How to Handle Code-Switching and Language Identification in Indian Speech Recognition

FonadaLabs TeamFebruary 3, 20264 min read

If you’ve ever listened to real Indian speech, actual speech, not lab-recorded demo clips, you already know the truth: language boundaries here are messy.

A single sentence can start in Hindi, drift into English, borrow a Marathi phrase, and end with regional slang that no dictionary ever agreed on. That’s everyday India. And for ASR systems, this is where things get interesting and difficult.

At FonadaLabs, we build ASR for real usage, not sanitized examples. So let’s talk honestly about language identification, code-switching, and how Indian speech behaves in production systems.

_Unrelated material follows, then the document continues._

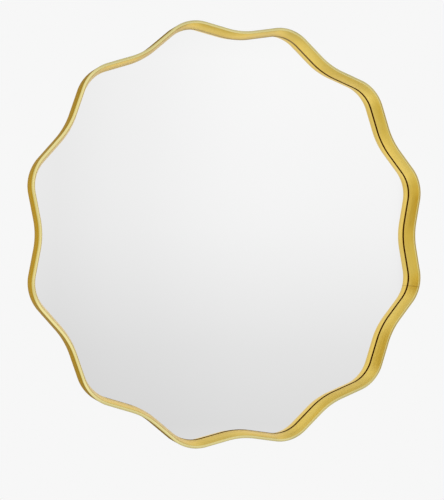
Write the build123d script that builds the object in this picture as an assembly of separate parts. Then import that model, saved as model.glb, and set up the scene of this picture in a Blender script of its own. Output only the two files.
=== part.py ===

The Reality of Language Identification in Indian ASR

In theory, language identification sounds simple:

detect the language → transcribe → done.

In practice, Indian speech challenges that assumption immediately.

Speakers switch languages mid-thought. Pronunciations carry strong regional accents. English words are spoken with phonetics borrowed from Hindi, Tamil, Bengali, or Telugu. Even within the same language, dialects can vary drastically.

This is why explicit language control matters.

At FonadaLabs, our ASR API requires a language_id parameter. That’s intentional. It avoids guesswork and keeps transcription reliable, especially in multilingual environments where automatic detection can easily go wrong.

We currently support 22 Indian languages, each optimized for regional accents and speaking styles. When the language is defined clearly, the system can focus on accuracy instead of making risky assumptions.

Code-Switching: The Indian Default, Not the Edge Case

Code-switching isn’t an “advanced feature” for Indian speech. It’s the default.

People don’t consciously switch languages; they just talk.

From an ASR perspective, this creates two hard problems:

Phonetic overlap: English words spoken with Indian phonetics often resemble native vocabulary sounds.
Context ambiguity: The same word can belong to different languages depending on usage.

Instead of pretending this problem doesn’t exist, we design our systems around real speech behavior. Our ASR models are trained on diverse datasets spanning languages, accents, and speaking styles across India, which helps maintain transcription quality even when speech isn’t linguistically “clean.”

The result isn’t magic, it’s consistency. And consistency matters more than clever guesses.

Real-Time vs Batch: Why Language Handling Feels Different

Language handling behaves differently depending on how ASR is deployed.

In real-time streaming, latency is critical. The system must process audio in small chunks and return results quickly. That leaves less room for mid-stream correction.

In batch transcription, the full audio context is available. This allows the ASR engine to stabilize output across longer speech segments.

FonadaLabs supports both real-time and batch transcription, letting developers choose what fits their use case live applications like voice assistants, or offline audio analysis like call recordings and subtitles.

Why Language Accuracy Isn’t Just About Words

Language accuracy isn’t only about getting the sentence right. It impacts everything downstream.

Word-level timestamps enable:

Real-time subtitles
Voice analytics
Searchable transcripts
Smarter NLP pipelines

That’s why our ASR responses include timing information; preprocessing, inference, decoding, and total latency, so developers can understand performance, not just text output.

The Boring Stuff That Actually Improves Results

Here’s the unglamorous truth:

most ASR failures aren’t caused by models, they’re caused by input quality.

That’s why we strongly recommend:

Clear audio
Minimal background noise
Proper sample rates (16kHz+)
Controlled speaking pace
Reduced overlapping speech

These basics matter more than most “AI tricks” people advertise.

Why We Built FonadaLabs ASR the Way We Did

At FonadaLabs, we didn’t aim to build a flashy demo.

We built an ASR system that developers can actually deploy.

REST APIs that are simple and predictable
SDKs that support streaming and batch workflows
Broad Indian language coverage
Support for real-world accents and audio formats
Low-latency transcription with transparent performance metrics

We focus on doing the fundamentals right, because in Indian speech recognition, fundamentals decide whether a system survives production.

Final Thoughts

Indian speech doesn’t follow rules, and ASR systems shouldn’t pretend it does.

Language identification and code-switching are hard problems, not checkbox features. Handling them responsibly means respecting linguistic diversity, reducing assumptions, and giving developers control.

That’s exactly how we approach ASR at FonadaLabs:

grounded, transparent, and built for how people actually speak.

If you’re building voice-enabled applications for India, that difference shows up very quickly right where it matters most: in production.